D'autres États ont instauré un droit à la déconnexion, comme l'Italie (en 2017), le Chili, l'Argentine (en 2020, dans le cadre de mesures sur le télétravail pendant Covid-19). Certains, en revanche, ne voient pas d'un bon œil que l'État intervient dans l'entreprise. Aux États-Unis, le droit à la déconnexion ne semble pas encore à l'ordre du jour. En mars 2018, New York a bien tenté de modifier sa législation pour en introduire un. Mais devant l'accueil mitigé, en première lecture, le projet a été mis de côté.

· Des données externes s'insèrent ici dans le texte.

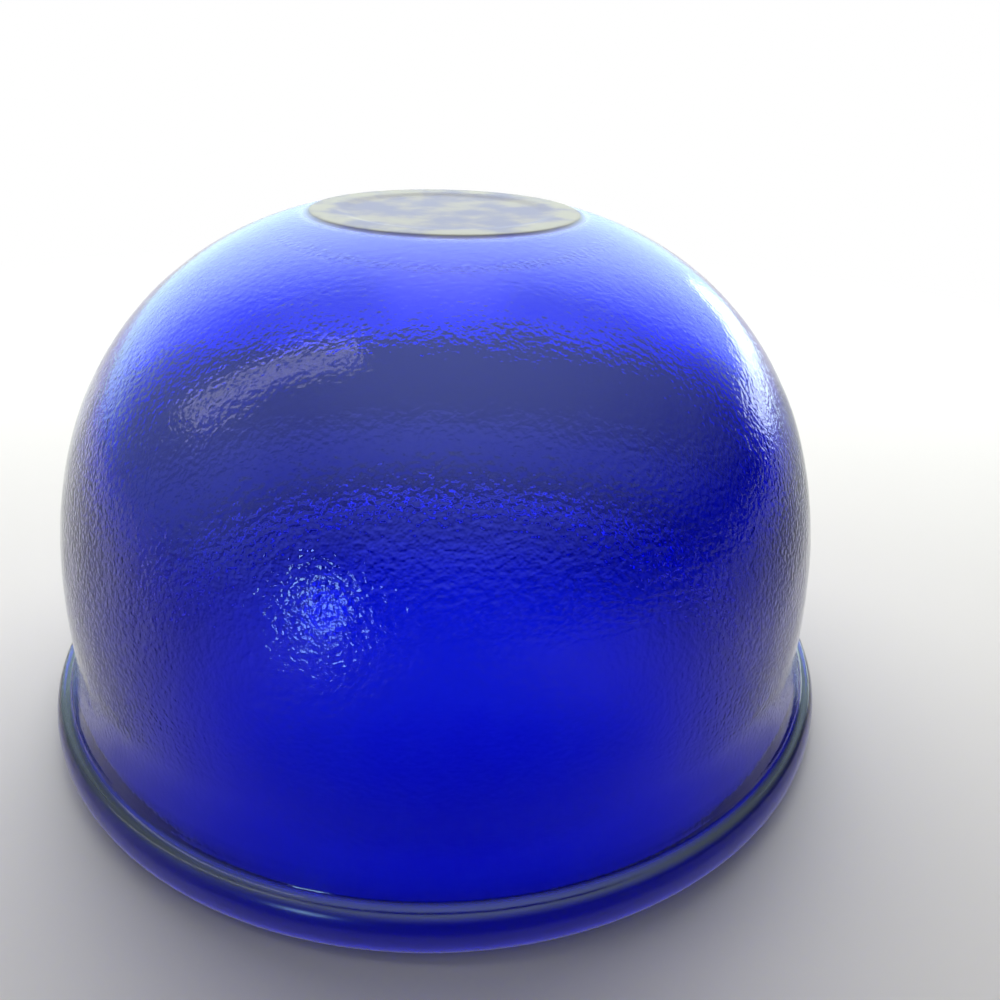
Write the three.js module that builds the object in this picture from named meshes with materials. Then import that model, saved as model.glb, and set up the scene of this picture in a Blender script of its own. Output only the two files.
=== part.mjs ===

Travail à l'étranger et hyperconnexion : comment établir des limites ?
Bonne nouvelle si vous travaillez dans un pays qui a instauré un droit à la déconnexion ou qui permet le dialogue avec l'entreprise. On constate cependant que « le naturel » (qui l'est devenu avec le concours des outils numériques) revient vite et pousse de nombreux salariés à toujours rester connectés à leur entreprise. Dans un premier temps, renseignez-vous sur les pratiques de l'entreprise. N'hésitez pas à poser des questions le jour de votre entretien. Si l'entreprise est sensible à la lutte contre l'hyperconnexion, elle a certainement mis en place les mesures nécessaires. Dans le cas contraire, la loi est de votre côté. Vous pouvez ne pas répondre à votre entreprise lorsqu'elle vous contacte en dehors de vos heures de travail.
La position de l'expatrié est parfois délicate, surtout lorsqu'il s'agit de faire valoir ses droits. L'on craint de perdre sa place, d'être rétrogradé ou mal vu par l'employeur… Mais accepter d'être toujours disponible est vite contre-productif. Mieux vaut montrer que vous connaissez la loi. Le problème se pose en l'absence de loi. Dans ce cas, essayez d'aller sur le terrain du travail. Car répondre à un mail professionnel lorsqu'on est censé dormir ou profiter de son week-end est un travail. Tout travail mérite salaire. Si aucun contrat n'organise vos temps de connexion hors travail, vous n'êtes pas obligé de rester connecter. Pour vous protéger, contacter le syndicat de votre entreprise (s'il existe) ou tout autre professionnel de référence. Sollicitez également des juristes spécialisés dans le droit de votre pays d'expatriation.